The FRED Economic Reserach is a good source for macroeconomic data including data for unemployment, GDP, interest rates, the money supply, etc. It can be accessed from DBnomics. IEX

IEX provides access to US equity data via https://iextrading.com/developer/. ECB FX

The European Central Bank Statistical Data Warehouse and its corresponding SDMX interface allow for retrieval of daily Euro FX data.

The entire dataset is here http://www.ecb.europa.eu/stats/eurofxref/eurofxref-hist.zip, and it can be accessed using

wget http://www.ecb.europa.eu/stats/eurofxref/eurofxref-hist.zip -O eurofxref-hist.zip

EOD also has this data. Alpha Vantage

Alpha Vantage provides free daily and realtime stock price data, and API access is available in both R and Python. Its data source appears to be the same as Yahoo Finance and hence subject to the same errors. Quandl

Quandl provides a common API access for R and Python to a large number of commercial databases, and some that are free. While comprehensive, one may need to subscribe to data from a number of providers. Fama-French Data Library:

The Fama-French Data Library provides a large amount of historical data compiled by Eugene Fama and Kenneth French. The data is updated regularly, and the Fama-French 3-factor data is especially useful for analyzing fund and portfolio performance.
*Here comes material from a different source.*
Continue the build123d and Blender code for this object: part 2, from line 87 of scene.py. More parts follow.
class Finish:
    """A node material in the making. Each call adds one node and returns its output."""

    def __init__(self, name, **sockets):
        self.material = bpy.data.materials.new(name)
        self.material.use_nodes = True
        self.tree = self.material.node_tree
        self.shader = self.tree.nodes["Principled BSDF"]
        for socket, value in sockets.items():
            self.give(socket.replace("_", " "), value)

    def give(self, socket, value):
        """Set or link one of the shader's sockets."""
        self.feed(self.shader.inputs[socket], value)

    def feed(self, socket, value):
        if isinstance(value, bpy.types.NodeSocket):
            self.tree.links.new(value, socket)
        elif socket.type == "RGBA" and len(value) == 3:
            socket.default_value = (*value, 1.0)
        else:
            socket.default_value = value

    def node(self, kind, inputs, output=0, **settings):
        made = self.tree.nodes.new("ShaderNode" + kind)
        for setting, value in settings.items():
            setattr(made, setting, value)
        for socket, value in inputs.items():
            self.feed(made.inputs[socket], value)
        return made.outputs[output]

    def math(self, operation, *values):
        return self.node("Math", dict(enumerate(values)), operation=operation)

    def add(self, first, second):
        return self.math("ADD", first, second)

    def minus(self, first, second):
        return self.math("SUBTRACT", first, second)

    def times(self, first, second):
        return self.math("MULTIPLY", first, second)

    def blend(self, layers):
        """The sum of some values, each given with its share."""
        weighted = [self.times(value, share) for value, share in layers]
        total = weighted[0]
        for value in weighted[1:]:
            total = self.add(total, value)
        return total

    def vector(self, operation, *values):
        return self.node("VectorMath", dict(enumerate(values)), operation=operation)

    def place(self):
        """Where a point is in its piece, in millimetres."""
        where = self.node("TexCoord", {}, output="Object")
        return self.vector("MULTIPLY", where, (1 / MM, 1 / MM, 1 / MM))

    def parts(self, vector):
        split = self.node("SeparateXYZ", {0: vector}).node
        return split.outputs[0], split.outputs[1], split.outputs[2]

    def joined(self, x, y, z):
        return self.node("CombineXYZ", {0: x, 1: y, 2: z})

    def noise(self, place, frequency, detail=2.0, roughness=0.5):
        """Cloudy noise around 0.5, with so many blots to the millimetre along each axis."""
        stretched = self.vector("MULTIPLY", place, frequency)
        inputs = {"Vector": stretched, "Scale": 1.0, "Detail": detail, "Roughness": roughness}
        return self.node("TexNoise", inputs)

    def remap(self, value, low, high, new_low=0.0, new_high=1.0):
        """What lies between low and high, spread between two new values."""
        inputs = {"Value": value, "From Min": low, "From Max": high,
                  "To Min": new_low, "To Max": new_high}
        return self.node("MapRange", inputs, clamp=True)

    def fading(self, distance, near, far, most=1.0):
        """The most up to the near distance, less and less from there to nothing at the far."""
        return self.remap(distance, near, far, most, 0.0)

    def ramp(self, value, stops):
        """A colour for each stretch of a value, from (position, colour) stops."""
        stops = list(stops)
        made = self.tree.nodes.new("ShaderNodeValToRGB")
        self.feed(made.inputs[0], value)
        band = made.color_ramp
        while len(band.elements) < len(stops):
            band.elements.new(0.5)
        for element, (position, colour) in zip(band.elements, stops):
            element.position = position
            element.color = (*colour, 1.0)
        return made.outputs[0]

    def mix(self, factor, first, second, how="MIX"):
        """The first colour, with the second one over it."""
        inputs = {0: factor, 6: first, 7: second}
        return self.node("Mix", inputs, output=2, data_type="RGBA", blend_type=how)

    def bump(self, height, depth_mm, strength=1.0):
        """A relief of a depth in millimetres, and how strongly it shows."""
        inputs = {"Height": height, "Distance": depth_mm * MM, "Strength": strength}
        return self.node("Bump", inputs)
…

1.2.3 Other useful databases

Some useful databases that can be assessed in different ways, include: CRSP

For historical US stock market data, one of the major sources is The Center for Research in Security Prices (CRSP, pronounced “crisp”), headquartered at the University of Chicago.
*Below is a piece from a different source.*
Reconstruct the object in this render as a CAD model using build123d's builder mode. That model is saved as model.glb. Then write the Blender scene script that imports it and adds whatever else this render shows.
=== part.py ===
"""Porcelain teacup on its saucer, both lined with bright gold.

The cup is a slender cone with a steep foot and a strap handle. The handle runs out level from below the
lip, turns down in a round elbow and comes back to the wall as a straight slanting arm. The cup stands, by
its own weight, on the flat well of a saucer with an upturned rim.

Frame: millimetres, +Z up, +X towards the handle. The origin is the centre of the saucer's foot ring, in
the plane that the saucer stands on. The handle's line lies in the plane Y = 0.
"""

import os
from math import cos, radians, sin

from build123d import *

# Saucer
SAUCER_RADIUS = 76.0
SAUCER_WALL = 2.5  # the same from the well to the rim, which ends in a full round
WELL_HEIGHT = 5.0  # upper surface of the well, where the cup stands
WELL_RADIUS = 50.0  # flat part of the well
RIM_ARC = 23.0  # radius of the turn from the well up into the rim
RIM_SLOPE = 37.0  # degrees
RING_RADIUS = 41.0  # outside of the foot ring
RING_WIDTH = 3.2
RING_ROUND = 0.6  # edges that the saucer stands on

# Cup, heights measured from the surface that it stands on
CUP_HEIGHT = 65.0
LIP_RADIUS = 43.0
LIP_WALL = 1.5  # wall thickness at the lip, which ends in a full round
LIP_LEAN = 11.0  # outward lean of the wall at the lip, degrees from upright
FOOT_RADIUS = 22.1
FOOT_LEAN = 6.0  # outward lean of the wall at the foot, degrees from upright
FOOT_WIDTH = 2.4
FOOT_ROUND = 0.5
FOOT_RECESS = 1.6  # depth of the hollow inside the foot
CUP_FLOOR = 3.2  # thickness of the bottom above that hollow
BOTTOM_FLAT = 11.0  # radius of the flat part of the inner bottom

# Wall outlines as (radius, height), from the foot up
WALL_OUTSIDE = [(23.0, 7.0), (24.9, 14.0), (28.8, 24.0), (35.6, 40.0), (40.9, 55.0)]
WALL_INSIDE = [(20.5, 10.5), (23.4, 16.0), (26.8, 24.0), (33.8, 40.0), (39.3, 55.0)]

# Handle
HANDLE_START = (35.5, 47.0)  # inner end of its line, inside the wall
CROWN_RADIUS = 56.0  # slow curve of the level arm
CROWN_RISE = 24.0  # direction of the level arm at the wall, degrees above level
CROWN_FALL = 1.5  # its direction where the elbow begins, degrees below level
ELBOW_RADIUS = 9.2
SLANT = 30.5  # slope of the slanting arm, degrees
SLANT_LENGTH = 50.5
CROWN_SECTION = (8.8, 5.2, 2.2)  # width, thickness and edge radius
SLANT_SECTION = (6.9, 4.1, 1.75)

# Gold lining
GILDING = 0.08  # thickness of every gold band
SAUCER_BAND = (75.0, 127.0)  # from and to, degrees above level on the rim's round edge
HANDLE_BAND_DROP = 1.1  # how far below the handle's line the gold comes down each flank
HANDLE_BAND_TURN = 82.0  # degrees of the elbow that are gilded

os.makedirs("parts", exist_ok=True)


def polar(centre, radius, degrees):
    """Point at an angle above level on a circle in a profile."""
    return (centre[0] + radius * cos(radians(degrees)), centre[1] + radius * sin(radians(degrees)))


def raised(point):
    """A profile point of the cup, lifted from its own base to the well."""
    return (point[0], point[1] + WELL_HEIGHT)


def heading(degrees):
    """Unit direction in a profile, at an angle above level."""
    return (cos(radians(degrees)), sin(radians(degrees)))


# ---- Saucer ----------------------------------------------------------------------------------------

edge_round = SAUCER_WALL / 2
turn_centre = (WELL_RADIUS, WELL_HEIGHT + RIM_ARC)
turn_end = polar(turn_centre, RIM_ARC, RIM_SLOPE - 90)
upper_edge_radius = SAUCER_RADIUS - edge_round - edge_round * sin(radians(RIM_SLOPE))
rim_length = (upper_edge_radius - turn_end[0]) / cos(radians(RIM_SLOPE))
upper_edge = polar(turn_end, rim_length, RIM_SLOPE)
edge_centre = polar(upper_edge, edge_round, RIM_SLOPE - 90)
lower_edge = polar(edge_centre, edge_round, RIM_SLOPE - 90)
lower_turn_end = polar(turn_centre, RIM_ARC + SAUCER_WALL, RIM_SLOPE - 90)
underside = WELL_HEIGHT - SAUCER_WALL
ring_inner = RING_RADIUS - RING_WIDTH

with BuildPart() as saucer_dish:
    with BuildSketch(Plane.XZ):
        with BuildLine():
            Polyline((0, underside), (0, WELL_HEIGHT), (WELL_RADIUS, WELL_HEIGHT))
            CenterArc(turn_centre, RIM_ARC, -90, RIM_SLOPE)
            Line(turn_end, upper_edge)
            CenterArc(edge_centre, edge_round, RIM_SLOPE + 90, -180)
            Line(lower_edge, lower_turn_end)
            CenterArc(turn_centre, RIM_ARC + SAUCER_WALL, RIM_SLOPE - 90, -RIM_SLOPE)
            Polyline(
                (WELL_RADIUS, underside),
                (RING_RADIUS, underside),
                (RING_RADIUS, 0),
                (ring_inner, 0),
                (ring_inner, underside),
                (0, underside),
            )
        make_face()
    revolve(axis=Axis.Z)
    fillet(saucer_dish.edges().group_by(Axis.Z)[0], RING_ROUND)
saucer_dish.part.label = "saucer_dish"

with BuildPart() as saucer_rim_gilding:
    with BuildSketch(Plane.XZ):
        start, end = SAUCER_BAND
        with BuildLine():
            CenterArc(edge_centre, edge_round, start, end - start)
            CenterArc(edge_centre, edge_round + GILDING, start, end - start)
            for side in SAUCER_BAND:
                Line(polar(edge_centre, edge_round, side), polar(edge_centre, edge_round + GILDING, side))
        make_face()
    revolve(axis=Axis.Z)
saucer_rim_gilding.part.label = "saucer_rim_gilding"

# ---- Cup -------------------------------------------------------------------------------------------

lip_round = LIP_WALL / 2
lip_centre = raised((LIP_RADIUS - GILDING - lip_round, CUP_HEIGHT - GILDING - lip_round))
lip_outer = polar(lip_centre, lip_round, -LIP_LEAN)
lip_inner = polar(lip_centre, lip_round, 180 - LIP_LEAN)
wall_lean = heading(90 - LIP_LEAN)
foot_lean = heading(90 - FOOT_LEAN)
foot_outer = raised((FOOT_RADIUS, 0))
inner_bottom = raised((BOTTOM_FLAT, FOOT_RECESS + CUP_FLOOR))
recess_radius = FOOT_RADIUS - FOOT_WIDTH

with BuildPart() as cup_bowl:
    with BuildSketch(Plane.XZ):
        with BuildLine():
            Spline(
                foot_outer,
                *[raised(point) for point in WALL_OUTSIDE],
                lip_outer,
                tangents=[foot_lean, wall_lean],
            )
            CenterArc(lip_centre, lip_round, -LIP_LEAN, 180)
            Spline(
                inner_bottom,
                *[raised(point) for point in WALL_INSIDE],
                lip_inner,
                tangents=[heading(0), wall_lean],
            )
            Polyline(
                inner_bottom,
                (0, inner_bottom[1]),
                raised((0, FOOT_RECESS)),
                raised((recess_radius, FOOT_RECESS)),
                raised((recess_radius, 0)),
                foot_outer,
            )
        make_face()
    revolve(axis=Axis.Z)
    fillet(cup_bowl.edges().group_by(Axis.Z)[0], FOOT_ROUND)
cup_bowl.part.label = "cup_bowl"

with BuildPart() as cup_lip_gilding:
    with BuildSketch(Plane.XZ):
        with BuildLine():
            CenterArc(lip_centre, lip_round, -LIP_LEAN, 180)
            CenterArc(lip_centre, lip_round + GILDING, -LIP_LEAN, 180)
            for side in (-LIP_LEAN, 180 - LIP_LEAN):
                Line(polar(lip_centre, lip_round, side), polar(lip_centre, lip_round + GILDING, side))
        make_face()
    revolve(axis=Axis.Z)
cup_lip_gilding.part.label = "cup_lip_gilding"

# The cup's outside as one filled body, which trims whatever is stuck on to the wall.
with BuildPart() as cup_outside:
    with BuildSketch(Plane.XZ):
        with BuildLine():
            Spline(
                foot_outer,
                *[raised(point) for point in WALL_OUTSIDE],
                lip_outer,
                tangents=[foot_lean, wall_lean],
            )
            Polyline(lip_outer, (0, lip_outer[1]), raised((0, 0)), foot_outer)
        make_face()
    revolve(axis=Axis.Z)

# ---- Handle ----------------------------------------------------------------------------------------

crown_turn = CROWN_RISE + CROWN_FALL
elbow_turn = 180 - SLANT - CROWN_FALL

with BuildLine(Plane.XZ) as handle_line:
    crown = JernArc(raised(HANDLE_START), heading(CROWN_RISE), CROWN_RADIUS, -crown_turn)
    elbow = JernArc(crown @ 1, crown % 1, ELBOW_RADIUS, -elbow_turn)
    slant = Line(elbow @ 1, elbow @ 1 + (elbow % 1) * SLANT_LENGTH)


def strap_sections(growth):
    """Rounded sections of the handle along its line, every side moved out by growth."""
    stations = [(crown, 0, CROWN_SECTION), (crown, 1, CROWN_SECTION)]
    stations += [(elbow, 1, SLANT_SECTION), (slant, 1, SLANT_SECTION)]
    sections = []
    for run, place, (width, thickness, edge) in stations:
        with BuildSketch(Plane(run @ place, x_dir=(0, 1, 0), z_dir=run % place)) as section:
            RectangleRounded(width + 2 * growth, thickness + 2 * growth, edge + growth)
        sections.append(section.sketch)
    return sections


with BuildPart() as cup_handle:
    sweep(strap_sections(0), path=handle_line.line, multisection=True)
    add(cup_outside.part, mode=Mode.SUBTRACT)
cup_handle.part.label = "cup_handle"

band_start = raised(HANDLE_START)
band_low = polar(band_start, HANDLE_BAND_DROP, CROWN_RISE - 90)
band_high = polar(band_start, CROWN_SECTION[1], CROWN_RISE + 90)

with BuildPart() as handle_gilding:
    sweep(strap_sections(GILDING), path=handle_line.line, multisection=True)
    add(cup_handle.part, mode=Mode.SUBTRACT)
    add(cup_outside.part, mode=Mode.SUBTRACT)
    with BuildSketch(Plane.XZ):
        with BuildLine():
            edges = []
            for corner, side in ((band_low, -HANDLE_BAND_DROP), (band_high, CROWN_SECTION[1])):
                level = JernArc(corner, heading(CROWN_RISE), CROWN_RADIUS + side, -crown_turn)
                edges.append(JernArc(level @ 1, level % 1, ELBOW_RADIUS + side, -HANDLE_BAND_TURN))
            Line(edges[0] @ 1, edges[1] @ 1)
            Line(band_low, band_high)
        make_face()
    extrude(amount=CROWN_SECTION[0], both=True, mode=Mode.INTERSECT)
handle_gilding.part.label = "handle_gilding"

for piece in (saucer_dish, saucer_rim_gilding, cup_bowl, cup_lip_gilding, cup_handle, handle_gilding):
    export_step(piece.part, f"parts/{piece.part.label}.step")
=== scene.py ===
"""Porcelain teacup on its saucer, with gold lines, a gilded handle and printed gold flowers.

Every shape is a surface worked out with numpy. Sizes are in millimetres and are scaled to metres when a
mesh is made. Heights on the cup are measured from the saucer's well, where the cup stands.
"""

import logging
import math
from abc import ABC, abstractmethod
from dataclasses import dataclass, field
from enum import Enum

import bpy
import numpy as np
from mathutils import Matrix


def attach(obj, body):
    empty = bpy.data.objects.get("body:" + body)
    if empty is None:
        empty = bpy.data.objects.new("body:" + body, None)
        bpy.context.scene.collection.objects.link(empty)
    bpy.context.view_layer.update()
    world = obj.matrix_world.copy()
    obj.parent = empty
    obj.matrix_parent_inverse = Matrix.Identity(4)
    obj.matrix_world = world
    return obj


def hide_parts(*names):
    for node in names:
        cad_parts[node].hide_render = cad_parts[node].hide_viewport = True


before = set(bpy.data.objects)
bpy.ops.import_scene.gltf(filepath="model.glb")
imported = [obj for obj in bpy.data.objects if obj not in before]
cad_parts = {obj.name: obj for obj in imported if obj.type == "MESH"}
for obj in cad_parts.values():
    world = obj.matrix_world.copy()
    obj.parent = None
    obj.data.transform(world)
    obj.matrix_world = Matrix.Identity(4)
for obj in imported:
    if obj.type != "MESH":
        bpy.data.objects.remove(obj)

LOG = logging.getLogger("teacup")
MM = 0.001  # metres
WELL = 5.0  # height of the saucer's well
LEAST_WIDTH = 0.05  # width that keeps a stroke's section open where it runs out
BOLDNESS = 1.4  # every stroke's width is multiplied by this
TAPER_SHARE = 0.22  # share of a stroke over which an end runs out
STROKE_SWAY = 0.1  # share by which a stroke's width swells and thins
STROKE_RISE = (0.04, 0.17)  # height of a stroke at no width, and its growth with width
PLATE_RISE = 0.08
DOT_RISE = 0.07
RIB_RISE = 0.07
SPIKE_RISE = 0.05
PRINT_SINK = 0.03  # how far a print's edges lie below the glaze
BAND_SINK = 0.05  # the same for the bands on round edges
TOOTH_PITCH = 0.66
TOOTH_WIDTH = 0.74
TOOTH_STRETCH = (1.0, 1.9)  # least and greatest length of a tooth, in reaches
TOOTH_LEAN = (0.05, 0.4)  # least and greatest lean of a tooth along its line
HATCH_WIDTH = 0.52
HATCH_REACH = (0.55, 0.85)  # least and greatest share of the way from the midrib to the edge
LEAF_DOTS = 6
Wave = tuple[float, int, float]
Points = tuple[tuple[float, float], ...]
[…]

CRSP can be accessed via WRDS. BIS

The BIS provides a very useful database on credit and banking statistics. You can either access it directly at stats.bis.org or DBnomics. World bank

The World Bank provides a lot of economic development data. The best way to access that is via DBnomics. OECD

The OECD provides a lot of data on member states. The best way to access that is via DBnomics.